start DATA PROVIDED

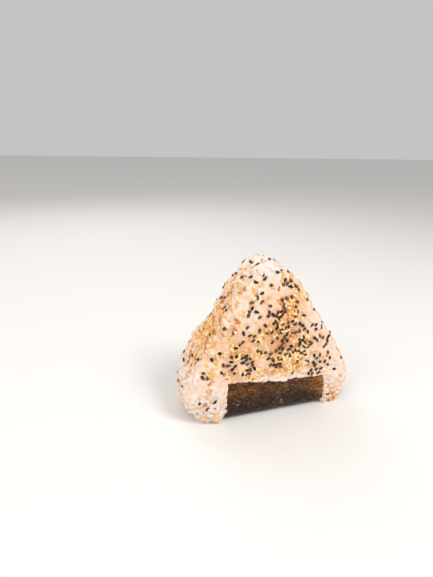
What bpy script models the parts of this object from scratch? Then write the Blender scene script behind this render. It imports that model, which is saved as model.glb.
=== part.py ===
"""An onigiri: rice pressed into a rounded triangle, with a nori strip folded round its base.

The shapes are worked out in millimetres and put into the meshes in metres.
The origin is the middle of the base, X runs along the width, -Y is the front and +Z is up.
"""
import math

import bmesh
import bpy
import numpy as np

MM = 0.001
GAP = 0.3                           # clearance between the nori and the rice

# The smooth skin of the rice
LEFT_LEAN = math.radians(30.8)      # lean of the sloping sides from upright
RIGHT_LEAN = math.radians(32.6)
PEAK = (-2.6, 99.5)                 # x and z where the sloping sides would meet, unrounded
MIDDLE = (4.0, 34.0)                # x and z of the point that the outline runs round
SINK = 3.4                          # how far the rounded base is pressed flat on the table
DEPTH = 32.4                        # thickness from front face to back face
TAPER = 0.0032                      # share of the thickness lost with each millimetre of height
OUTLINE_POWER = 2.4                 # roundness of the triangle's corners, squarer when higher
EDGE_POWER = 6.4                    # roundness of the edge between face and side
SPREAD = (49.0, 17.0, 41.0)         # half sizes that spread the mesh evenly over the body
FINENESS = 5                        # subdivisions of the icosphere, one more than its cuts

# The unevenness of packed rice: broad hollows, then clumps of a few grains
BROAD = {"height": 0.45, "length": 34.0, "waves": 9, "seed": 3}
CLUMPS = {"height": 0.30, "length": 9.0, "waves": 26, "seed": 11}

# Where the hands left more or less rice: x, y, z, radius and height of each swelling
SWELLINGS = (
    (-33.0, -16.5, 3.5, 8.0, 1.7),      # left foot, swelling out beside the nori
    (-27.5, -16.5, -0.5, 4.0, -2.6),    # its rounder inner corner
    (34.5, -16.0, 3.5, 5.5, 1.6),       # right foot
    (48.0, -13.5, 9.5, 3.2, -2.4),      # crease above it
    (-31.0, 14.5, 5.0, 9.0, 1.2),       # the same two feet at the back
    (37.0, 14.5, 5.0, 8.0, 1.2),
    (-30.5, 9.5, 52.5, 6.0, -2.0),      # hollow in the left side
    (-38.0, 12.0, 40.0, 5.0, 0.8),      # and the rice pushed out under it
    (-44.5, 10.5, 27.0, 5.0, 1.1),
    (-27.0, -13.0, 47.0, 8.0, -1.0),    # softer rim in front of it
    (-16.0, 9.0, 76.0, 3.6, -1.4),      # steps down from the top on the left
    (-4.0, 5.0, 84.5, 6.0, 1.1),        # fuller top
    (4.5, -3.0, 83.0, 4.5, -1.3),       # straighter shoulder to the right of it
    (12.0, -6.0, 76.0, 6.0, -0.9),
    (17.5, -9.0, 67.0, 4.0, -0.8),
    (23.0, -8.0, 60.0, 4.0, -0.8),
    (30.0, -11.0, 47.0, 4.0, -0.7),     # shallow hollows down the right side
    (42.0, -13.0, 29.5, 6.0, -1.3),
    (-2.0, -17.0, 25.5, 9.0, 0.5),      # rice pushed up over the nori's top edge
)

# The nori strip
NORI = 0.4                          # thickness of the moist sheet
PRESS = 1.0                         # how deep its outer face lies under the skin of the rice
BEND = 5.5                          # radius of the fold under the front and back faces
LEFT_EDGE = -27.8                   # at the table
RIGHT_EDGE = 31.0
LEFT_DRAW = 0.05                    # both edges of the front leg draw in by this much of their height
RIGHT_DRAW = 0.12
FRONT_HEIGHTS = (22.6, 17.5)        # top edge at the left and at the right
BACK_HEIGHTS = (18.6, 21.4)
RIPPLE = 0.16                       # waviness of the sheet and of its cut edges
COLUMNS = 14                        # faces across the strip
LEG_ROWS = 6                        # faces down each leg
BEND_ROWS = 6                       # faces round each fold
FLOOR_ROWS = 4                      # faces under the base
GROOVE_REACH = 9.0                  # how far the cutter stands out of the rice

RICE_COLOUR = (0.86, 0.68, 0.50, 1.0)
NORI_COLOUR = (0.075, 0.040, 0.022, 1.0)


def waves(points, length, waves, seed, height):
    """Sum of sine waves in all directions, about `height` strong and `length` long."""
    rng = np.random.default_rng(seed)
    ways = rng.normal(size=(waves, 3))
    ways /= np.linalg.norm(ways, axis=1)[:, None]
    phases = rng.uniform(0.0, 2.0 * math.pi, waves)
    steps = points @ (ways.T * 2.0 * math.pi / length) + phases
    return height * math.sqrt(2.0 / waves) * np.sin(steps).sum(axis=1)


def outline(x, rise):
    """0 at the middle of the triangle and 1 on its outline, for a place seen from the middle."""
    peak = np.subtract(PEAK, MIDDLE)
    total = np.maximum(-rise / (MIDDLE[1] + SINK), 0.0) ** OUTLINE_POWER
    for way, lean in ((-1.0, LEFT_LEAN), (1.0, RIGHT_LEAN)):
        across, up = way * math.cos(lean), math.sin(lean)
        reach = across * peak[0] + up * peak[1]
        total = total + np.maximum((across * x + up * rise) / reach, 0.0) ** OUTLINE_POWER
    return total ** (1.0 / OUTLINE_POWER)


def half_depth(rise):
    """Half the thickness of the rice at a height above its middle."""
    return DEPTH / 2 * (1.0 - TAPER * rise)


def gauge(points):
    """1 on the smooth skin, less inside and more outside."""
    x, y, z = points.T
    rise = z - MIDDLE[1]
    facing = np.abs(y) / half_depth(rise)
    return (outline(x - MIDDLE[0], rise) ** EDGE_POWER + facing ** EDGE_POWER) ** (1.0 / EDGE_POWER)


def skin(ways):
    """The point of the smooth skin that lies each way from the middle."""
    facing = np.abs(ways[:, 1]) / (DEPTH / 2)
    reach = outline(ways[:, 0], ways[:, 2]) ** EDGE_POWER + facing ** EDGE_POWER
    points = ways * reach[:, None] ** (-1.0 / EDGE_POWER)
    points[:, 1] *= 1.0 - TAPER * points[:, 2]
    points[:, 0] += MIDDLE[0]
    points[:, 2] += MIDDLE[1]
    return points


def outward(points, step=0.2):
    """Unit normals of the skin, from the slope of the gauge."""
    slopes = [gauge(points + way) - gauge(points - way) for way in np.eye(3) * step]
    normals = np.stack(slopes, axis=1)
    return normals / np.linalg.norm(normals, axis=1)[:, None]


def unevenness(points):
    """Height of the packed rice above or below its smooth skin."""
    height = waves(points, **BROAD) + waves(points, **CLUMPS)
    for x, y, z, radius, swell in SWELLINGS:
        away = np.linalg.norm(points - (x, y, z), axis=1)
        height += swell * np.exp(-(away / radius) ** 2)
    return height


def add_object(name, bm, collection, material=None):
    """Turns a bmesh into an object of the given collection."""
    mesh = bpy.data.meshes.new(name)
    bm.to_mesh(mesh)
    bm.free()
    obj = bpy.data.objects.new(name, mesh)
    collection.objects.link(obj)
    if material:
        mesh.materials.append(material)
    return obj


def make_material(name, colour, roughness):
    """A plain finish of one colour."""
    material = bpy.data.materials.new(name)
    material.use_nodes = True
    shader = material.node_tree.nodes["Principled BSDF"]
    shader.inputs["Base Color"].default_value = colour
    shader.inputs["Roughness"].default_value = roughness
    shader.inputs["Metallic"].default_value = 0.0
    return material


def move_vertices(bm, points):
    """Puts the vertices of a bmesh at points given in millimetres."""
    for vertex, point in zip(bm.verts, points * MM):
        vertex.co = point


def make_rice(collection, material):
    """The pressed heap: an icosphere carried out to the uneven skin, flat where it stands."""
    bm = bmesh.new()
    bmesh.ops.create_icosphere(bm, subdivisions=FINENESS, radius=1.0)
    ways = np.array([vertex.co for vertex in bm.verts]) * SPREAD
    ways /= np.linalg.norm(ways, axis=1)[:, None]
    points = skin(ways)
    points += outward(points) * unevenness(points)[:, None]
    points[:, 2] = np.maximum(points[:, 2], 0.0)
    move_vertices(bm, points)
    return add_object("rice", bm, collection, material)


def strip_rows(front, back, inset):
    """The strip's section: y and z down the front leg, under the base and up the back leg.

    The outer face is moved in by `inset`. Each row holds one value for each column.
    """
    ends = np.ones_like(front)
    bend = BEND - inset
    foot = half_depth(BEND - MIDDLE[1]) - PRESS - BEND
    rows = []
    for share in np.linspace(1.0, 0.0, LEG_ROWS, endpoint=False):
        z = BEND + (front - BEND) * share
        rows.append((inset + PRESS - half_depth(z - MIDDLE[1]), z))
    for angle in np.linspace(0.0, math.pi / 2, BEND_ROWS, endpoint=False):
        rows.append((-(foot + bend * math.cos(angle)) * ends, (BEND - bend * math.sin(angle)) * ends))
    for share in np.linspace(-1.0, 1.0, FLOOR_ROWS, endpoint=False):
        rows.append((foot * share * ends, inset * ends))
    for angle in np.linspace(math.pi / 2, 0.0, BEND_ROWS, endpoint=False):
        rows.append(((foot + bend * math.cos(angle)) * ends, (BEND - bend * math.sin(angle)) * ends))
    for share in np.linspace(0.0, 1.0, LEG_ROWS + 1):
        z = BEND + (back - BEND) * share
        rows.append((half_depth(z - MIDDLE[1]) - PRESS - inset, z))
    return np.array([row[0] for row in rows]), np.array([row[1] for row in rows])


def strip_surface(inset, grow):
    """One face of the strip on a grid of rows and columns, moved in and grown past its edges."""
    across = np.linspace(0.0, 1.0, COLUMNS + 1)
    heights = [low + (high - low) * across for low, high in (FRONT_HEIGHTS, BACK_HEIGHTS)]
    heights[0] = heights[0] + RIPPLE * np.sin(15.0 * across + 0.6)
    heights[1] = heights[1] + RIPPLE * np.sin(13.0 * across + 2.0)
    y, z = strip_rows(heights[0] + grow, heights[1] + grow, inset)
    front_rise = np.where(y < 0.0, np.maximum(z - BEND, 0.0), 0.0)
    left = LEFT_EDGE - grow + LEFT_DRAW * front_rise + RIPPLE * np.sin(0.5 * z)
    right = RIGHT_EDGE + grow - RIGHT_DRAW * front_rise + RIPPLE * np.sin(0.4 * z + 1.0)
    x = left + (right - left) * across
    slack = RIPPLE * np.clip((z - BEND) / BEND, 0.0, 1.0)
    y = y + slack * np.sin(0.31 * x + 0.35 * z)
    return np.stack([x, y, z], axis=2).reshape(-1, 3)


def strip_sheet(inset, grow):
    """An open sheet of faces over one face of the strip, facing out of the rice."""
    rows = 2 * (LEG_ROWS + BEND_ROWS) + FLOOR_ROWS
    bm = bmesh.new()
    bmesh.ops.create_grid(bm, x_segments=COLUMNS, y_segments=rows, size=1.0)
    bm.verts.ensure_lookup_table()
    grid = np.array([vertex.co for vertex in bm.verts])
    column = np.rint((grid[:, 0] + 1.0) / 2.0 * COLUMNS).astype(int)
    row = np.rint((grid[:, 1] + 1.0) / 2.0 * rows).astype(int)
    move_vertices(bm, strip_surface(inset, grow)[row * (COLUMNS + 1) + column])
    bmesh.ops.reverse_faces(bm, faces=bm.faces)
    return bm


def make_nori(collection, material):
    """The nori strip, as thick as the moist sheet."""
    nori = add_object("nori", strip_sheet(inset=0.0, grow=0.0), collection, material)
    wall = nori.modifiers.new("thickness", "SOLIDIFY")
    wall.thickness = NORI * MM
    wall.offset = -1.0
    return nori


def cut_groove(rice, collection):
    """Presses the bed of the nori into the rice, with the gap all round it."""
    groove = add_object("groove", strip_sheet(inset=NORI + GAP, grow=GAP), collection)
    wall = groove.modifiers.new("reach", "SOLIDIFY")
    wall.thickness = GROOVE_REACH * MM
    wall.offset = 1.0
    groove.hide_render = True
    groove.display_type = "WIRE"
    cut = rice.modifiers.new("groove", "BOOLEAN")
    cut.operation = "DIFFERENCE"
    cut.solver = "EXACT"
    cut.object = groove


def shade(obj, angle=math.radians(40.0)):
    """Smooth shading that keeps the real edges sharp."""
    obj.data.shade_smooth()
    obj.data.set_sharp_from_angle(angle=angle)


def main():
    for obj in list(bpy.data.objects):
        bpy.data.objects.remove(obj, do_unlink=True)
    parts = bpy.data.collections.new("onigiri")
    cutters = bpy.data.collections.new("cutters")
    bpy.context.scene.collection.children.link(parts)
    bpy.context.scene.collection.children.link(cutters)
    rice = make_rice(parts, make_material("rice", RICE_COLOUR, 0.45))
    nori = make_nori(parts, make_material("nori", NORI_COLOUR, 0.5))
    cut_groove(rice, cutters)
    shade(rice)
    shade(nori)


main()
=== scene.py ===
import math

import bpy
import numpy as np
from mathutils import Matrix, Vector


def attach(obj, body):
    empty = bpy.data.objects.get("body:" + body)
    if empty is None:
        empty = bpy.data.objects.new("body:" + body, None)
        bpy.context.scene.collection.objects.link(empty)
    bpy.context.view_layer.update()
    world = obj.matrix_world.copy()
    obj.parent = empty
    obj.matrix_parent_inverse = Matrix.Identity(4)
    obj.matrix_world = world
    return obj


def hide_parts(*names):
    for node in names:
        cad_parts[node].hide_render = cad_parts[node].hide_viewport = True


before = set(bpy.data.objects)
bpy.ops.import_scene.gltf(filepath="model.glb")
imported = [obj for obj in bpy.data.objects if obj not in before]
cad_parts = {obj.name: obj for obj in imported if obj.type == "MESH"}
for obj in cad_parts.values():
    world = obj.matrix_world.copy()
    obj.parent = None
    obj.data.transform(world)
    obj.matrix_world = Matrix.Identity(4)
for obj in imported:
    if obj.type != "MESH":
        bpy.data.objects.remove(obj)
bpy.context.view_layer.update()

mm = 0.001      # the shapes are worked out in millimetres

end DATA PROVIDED

» **WHAT THE EXERCISE ASKS**:
Copy exactly the lines from the line with "bpy.context.scene.collection.children.link(cutters)" up to and including the line with "bpy.data.objects.remove(obj)", and no other lines.

» **ANSWER TO THIS EXERCISE**:
    bpy.context.scene.collection.children.link(cutters)
    rice = make_rice(parts, make_material("rice", RICE_COLOUR, 0.45))
    nori = make_nori(parts, make_material("nori", NORI_COLOUR, 0.5))
    cut_groove(rice, cutters)
    shade(rice)
    shade(nori)


main()
=== scene.py ===
import math

import bpy
import numpy as np
from mathutils import Matrix, Vector


def attach(obj, body):
    empty = bpy.data.objects.get("body:" + body)
    if empty is None:
        empty = bpy.data.objects.new("body:" + body, None)
        bpy.context.scene.collection.objects.link(empty)
    bpy.context.view_layer.update()
    world = obj.matrix_world.copy()
    obj.parent = empty
    obj.matrix_parent_inverse = Matrix.Identity(4)
    obj.matrix_world = world
    return obj


def hide_parts(*names):
    for node in names:
        cad_parts[node].hide_render = cad_parts[node].hide_viewport = True


before = set(bpy.data.objects)
bpy.ops.import_scene.gltf(filepath="model.glb")
imported = [obj for obj in bpy.data.objects if obj not in before]
cad_parts = {obj.name: obj for obj in imported if obj.type == "MESH"}
for obj in cad_parts.values():
    world = obj.matrix_world.copy()
    obj.parent = None
    obj.data.transform(world)
    obj.matrix_world = Matrix.Identity(4)
for obj in imported:
    if obj.type != "MESH":
        bpy.data.objects.remove(obj)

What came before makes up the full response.